Hyperparathyroidism can create too much calcium in our bodies, leading to a host of chronic diseases - including brain fog and fatigue. This is why it’s important to not have the skin on our neck exposed to artificial frequencies of visible and invisible light, as our neck is loaded with photoreceptors:

Our parathyroid gland

If you’ve followed the work of Dr. Martin Pall, you’ll know that wireless radiation can effect how our bodies process and use calcium. An Eastern perspective of how EMFs impact us maintains that it’s not calcium, but our very life force, our élan vital, that is affected. According to traditional Chinese medicine, our kidneys are the source of qi, or vital life force energy. It seems that both east and west can agree that we don’t need EMF giving us cheap shots to our kidneys. 

 

Don’t let EMF see the whites of your eyes

In many diabetics, their macula (part of the retina at the back of the eye) also loses its yellow pigment. Yellow pigments come from carotenoids like lutein and zeaxanthin (found in eggs and shrimp).

These pigments are yellow to preserve the sharp central vision of the macula and absorb any stray blue light as a complementary color. Blue light causes visual blur when your macula is damaged. Blur occurs because blue light bends more than other wavelengths of color.

Many diabetics have this blur before they get diagnosed. 

credit: Alexander Wunsch, MD

 

Diabetics also tend to show an altered pupillary response to blue LEDs. This would make sense if their melanopsin (blue-light detectors) are ruined by massive exposure to blue light - the #1 toxin of our time. Blue light also destroys the blood vessels in this middle region of the retina.

Here are more pathways by which blue light creates metabolic disorder:

 

Furthermore, a 2022 study in the Journal of the Endocrine Society showed that a disrupted circadian rhythm can increase the risk of young-onset Type 2 diabetes in 14 year old boys. What are most teen boys exposed to at night, which also changes our normal circadian rhythm?

Blue light. Get out of its way, or you’ll be playing solitaire with Wilford Brimley.

This is why I make sure to wear computer glasses, and use red light screen filtration like Iris.

 

Upgrade your metabolism with UV

Many hypothyroid (thyroid with low activity) diabetic patients have difficulty tanning because their skin is atrophic (pale with lesions) due to a lack of melanocyte-stimulating hormone (MSH).

Atrophic skin of a diabetic Source

We make MSH by exposing ourselves to UV light.

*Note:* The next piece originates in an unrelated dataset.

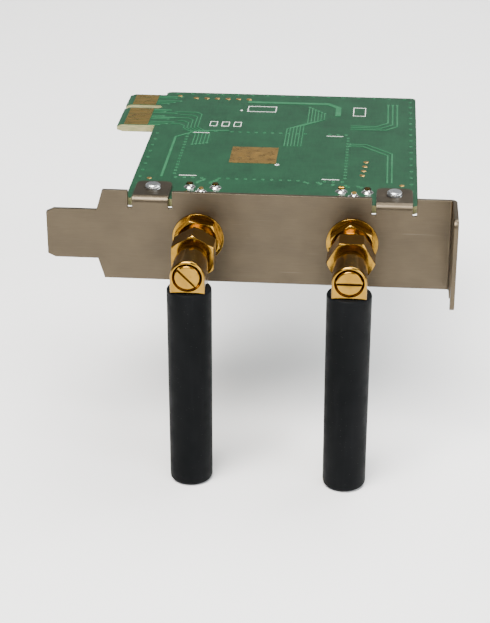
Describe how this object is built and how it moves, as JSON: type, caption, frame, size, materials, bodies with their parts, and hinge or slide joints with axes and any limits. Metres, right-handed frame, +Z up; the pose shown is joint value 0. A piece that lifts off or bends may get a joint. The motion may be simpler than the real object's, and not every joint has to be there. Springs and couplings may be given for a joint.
{
  "type": "wi-fi expansion card",
  "caption": "Low-profile Wi-Fi expansion card: slot bracket, circuit board with edge connector, gold coaxial jacks and right-angle swivelling stub antennas.",
  "frame": {"origin": "on the face of the bracket's tab that sits on the computer's ledge, in line with the screw notch, on the bracket's centre line", "axes": "+X along the bracket towards the tab, +Y into the computer along the board, +Z up across the bracket; the antennas hang down (-Z) at rest"},
  "size_m": [0.0792, 0.0886, 0.053],
  "materials": {
    "bracket_plate": "warm satin, like brushed nickel",
    "screw_steel": "bright zinc",
    "board_laminate": "green solder mask over glass-fibre laminate",
    "contact_gold": "gold plated",
    "shield_tin": "tin plated, satin",
    "chip_plastic": "moulded epoxy",
    "pad_silicone": "soft, matt",
    "crystal_can": "satin",
    "lead_tin": "bright tin",
    "ferrite": "matt",
    "tantalum_resin": "moulded resin",
    "capacitor_ceramic": "satin",
    "resistor_ceramic": "glazed",
    "light_resin": "clear resin",
    "solder": "bright",
    "plated_gold": "bright gold plating",
    "ptfe": "waxy white",
    "ring_bronze": "spring bronze",
    "seal_silicone": "soft",
    "ferrule_metal": "nickel plated",
    "cable_dielectric": "translucent white",
    "radiator_brass": "bare brass",
    "wire_copper": "bare copper",
    "sleeve_black": "matt black"
  },
  "bodies": {
    "card": {"bracket": "bracket_plate", "card_screws": "screw_steel", "board": "board_laminate", "edge_contacts": "contact_gold", "shield_fence": "shield_tin", "shield_lid": "shield_tin", "wifi_chip": "chip_plastic", "thermal_pad": "pad_silicone", "front_end_chips": "chip_plastic", "crystal": "crystal_can", "memory_chip": "chip_plastic", "regulator": "chip_plastic", "chip_leads": "lead_tin", "inductors": "ferrite", "tantalum_capacitors": "tantalum_resin", "ceramic_capacitors": "capacitor_ceramic", "resistors": "resistor_ceramic", "small_terminals": "lead_tin", "status_light": "light_resin", "solder_joints": "solder", "lock_washers": "plated_gold", "jack_nuts": "plated_gold", "jack_body_left": "plated_gold", "jack_insulator_left": "ptfe", "jack_pin_left": "contact_gold", "jack_body_right": "plated_gold", "jack_insulator_right": "ptfe", "jack_pin_right": "contact_gold"},
    "carrier_left": {"snap_ring_left": "ring_bronze", "gasket_left": "seal_silicone"},
    "nut_left": {"coupling_nut_left": "plated_gold"},
    "antenna_left": {"elbow_body_left": "plated_gold", "elbow_cap_left": "plated_gold", "elbow_insulator_left": "ptfe", "elbow_contact_left": "contact_gold", "crimp_ferrule_left": "ferrule_metal", "feed_cable_left": "cable_dielectric", "radiator_tube_left": "radiator_brass", "whip_left": "wire_copper", "sleeve_left": "sleeve_black"},
    "carrier_right": {"snap_ring_right": "ring_bronze", "gasket_right": "seal_silicone"},
    "nut_right": {"coupling_nut_right": "plated_gold"},
    "antenna_right": {"elbow_body_right": "plated_gold", "elbow_cap_right": "plated_gold", "elbow_insulator_right": "ptfe", "elbow_contact_right": "contact_gold", "crimp_ferrule_right": "ferrule_metal", "feed_cable_right": "cable_dielectric", "radiator_tube_right": "radiator_brass", "whip_right": "wire_copper", "sleeve_right": "sleeve_black"}
  },
  "joints": [
    {"name": "left_antenna_travel", "type": "slide", "parent": "card", "child": "carrier_left", "axis": [0, -1, 0], "range_m": [0, 0.00282]},
    {"name": "left_nut_turn", "type": "hinge", "parent": "carrier_left", "child": "nut_left", "pos_m": [-0.04864, -0.0016, 0], "axis": [0, -1, 0], "range_deg": [0, 1441]},
    {"name": "left_antenna_swivel", "type": "hinge", "parent": "carrier_left", "child": "antenna_left", "pos_m": [-0.04864, -0.00985, 0], "axis": [0, 1, 0], "range_deg": [-12, 192]},
    {"name": "right_antenna_travel", "type": "slide", "parent": "card", "child": "carrier_right", "axis": [0, -1, 0], "range_m": [0, 0.00282]},
    {"name": "right_nut_turn", "type": "hinge", "parent": "carrier_right", "child": "nut_right", "pos_m": [-0.01884, -0.0016, 0], "axis": [0, -1, 0], "range_deg": [0, 1441]},
    {"name": "right_antenna_swivel", "type": "hinge", "parent": "carrier_right", "child": "antenna_right", "pos_m": [-0.01884, -0.00985, 0], "axis": [0, -1, 0], "range_deg": [-12, 192]}
  ],
  "couplings": [
    {"joint": "left_nut_turn", "follows": "left_antenna_travel", "rad_per_m": 8904.7},
    {"joint": "right_nut_turn", "follows": "right_antenna_travel", "rad_per_m": 8904.7}
  ]
}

Judging by the amount of people sheltering indoors with their iPads, and avoiding the Sun, we can expect diabetes to soar, especially in younger populations.

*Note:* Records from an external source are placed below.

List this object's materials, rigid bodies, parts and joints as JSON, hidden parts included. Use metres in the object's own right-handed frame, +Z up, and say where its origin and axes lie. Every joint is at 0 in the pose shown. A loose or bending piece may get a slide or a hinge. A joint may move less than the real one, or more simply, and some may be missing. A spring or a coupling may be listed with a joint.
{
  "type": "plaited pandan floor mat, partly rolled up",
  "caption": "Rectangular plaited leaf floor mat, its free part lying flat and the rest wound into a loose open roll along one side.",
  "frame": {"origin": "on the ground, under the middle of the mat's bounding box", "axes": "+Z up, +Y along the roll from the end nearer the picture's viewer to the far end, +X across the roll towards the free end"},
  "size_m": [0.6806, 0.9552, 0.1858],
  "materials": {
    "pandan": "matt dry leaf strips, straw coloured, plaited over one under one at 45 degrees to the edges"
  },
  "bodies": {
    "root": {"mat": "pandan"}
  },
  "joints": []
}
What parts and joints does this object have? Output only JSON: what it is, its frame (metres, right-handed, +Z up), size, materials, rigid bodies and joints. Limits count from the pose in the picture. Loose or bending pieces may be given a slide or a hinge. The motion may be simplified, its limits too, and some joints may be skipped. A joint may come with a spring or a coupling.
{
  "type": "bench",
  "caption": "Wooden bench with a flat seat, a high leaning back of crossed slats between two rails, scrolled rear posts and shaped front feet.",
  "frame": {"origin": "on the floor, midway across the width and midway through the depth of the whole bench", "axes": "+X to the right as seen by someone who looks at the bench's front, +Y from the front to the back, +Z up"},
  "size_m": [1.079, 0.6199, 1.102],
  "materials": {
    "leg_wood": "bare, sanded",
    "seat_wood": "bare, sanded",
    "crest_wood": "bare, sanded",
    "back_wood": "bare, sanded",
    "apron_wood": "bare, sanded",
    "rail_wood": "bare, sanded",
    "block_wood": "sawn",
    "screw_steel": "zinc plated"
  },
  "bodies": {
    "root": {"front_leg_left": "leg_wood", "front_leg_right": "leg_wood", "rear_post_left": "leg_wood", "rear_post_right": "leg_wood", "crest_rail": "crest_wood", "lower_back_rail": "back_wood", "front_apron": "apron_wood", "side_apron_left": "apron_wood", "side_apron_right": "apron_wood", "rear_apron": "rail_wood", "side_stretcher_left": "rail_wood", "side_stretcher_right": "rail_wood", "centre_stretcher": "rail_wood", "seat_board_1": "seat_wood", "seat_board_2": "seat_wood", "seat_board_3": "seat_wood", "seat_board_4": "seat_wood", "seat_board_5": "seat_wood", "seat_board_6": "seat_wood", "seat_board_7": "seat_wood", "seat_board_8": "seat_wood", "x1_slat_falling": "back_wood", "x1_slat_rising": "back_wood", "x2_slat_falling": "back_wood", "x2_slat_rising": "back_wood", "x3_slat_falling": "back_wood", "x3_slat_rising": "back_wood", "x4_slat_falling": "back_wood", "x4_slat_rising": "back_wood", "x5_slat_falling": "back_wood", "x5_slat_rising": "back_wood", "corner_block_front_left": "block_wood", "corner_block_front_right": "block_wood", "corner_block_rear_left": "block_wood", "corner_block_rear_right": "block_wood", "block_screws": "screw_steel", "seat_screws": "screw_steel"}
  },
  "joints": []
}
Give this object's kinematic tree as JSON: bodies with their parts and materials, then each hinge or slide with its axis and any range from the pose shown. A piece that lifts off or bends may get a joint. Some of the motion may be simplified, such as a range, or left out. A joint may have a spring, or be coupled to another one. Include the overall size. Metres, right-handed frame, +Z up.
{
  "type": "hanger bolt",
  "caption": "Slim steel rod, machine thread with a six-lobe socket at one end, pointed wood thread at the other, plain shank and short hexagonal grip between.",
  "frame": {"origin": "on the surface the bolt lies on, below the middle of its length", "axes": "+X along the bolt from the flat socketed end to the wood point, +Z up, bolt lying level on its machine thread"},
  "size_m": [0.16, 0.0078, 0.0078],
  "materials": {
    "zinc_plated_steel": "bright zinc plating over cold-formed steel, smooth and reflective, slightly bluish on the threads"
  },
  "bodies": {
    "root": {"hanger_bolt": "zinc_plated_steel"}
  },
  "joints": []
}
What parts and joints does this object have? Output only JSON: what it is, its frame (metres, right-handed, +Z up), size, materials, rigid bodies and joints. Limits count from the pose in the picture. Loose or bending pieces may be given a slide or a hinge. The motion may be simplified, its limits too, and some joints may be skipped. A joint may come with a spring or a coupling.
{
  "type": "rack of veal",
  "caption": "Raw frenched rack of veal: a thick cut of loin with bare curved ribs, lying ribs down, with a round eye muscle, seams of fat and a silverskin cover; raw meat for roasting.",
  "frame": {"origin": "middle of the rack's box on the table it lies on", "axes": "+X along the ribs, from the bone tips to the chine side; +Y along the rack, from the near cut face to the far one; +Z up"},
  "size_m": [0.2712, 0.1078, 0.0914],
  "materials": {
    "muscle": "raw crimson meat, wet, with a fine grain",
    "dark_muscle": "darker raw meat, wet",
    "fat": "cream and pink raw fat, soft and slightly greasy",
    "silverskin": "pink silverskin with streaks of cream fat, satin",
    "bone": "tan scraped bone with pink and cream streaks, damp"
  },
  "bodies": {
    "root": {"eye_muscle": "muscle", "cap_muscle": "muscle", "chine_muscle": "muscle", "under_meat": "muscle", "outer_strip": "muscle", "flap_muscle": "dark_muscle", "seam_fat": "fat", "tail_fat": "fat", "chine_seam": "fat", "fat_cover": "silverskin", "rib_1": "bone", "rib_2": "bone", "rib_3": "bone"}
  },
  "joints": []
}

Why else is UV good for a diabetic?

Regular exposure to solar UV light via our eyes and skin stimulates our thyroid and brain to make the T3 thyroid hormone. T3 balances our body’s metabolism. Tanning in full spectrum sunlight also increases our metabolism, which in turn helps us maintain a healthier weight.

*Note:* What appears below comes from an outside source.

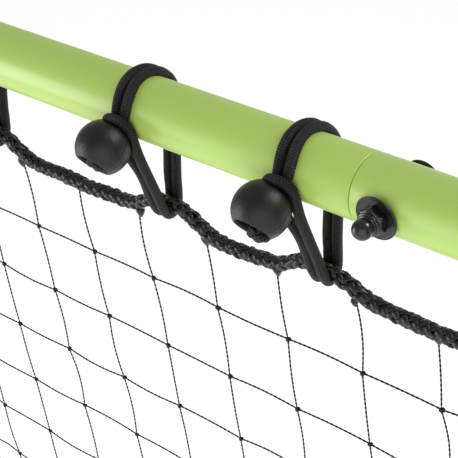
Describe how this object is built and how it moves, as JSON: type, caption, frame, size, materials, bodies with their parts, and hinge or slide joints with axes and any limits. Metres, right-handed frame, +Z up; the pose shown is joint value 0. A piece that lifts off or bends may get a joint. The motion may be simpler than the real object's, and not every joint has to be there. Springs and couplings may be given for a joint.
{
  "type": "rebound net",
  "caption": "Square rebound net hung by elastic ball ties in a bolted round-tube frame that leans on a folding tube support.",
  "frame": {"origin": "on the ground, under the middle of the object's box", "axes": "+Z up; +X along the top rail; the net's hitting side faces +Y and the folding support stands on the -Y side"},
  "size_m": [1.1518, 0.4764, 0.9948],
  "materials": {
    "tube_paint": "gloss lime green powder coat on steel tube",
    "bolt": "black coated steel",
    "washer": "black saddle washer with a dished face",
    "cap_nut": "glossy black domed cap nut",
    "rope": "loose glossy black braid",
    "net_twine": "thin twisted black twine",
    "ball_tie": "fine-grained black moulded ball on black braided elastic cord",
    "hinge_hub": "black moulded plastic",
    "knob": "black moulded plastic",
    "foot": "black soft plastic"
  },
  "bodies": {
    "frame": {"frame_tube_upper_left": "tube_paint", "frame_tube_upper_right": "tube_paint", "frame_tube_lower_right": "tube_paint", "frame_tube_lower_left": "tube_paint", "joint_bolt_top": "bolt", "joint_bolt_right": "bolt", "joint_bolt_bottom": "bolt", "joint_bolt_left": "bolt", "joint_washer_top": "washer", "joint_washer_right": "washer", "joint_washer_bottom": "washer", "joint_washer_left": "washer", "joint_nut_top": "cap_nut", "joint_nut_right": "cap_nut", "joint_nut_bottom": "cap_nut", "joint_nut_left": "cap_nut", "net": "net_twine", "border_rope": "rope", "ball_tie_top_1": "ball_tie", "ball_tie_top_2": "ball_tie", "ball_tie_top_3": "ball_tie", "ball_tie_top_4": "ball_tie", "ball_tie_top_5": "ball_tie", "ball_tie_top_6": "ball_tie", "ball_tie_right_1": "ball_tie", "ball_tie_right_2": "ball_tie", "ball_tie_right_3": "ball_tie", "ball_tie_right_4": "ball_tie", "ball_tie_right_5": "ball_tie", "ball_tie_right_6": "ball_tie", "ball_tie_bottom_1": "ball_tie", "ball_tie_bottom_2": "ball_tie", "ball_tie_bottom_3": "ball_tie", "ball_tie_bottom_4": "ball_tie", "ball_tie_bottom_5": "ball_tie", "ball_tie_bottom_6": "ball_tie", "ball_tie_left_1": "ball_tie", "ball_tie_left_2": "ball_tie", "ball_tie_left_3": "ball_tie", "ball_tie_left_4": "ball_tie", "ball_tie_left_5": "ball_tie", "ball_tie_left_6": "ball_tie", "ball_tie_corner_upper_left": "ball_tie", "ball_tie_corner_upper_right": "ball_tie", "ball_tie_corner_lower_right": "ball_tie", "ball_tie_corner_lower_left": "ball_tie", "hinge_hub_left": "hinge_hub", "hinge_hub_right": "hinge_hub", "pivot_bolt_left": "bolt", "pivot_bolt_right": "bolt", "foot_front_left": "foot", "foot_front_right": "foot"},
    "support": {"support_tube": "tube_paint", "support_hub_left": "hinge_hub", "support_hub_right": "hinge_hub", "foot_rear_left": "foot", "foot_rear_right": "foot"},
    "knob_left": {"hinge_knob_left": "knob"},
    "knob_right": {"hinge_knob_right": "knob"}
  },
  "joints": [
    {"name": "support_fold", "type": "hinge", "parent": "frame", "child": "support", "pos_m": [0, 0.09608, 0.60651], "axis": [1, 0, 0], "range_deg": [-30, 39]},
    {"name": "knob_left_turn", "type": "hinge", "parent": "frame", "child": "knob_left", "pos_m": [-0.5529, 0.09608, 0.60651], "axis": [1, 0, 0], "continuous": true},
    {"name": "knob_right_turn", "type": "hinge", "parent": "frame", "child": "knob_right", "pos_m": [0.5529, 0.09608, 0.60651], "axis": [1, 0, 0], "continuous": true}
  ]
}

Wild Fat Rats Can’t Stop Eating Sugar too?

If humans are becoming diabetic and obese in response to the planet being saturated with artificial junk light, what’s happening to our furry friends? What could be a better control group in an experiment, than animals who aren’t subject to their own placebo effect?

David B. Allison, Professor of Biostatistics at the University of Alabama School of Public Health, analyzed over 20,000 animals from twenty-four populations, and found that the average weight of the animals rose over time.

Chimps gained the most and were twenty-nine times more obese in 2005 compared to 1985. Even country rats were 15% more obese each decade, over a period of 40 years.

Wild and domestic animals had both been gaining weight since at least the 1940s. What changed?

After World War II, there was an exponential increase in not only streetlight in rural areas, but an explosion in radar technology, unleashing foreign frequencies upon the earth for the first time in its existence.

As barons of the Industrial Age forged new avenues of light, humanity became emboldened, carving out dark alleys where not even rats could hide from the torrential downpour of electric rain. Today we nibble away at the crumb of electronic concrete before us, seeking a way out of a prison ship, which rat and man alike cannot abandon.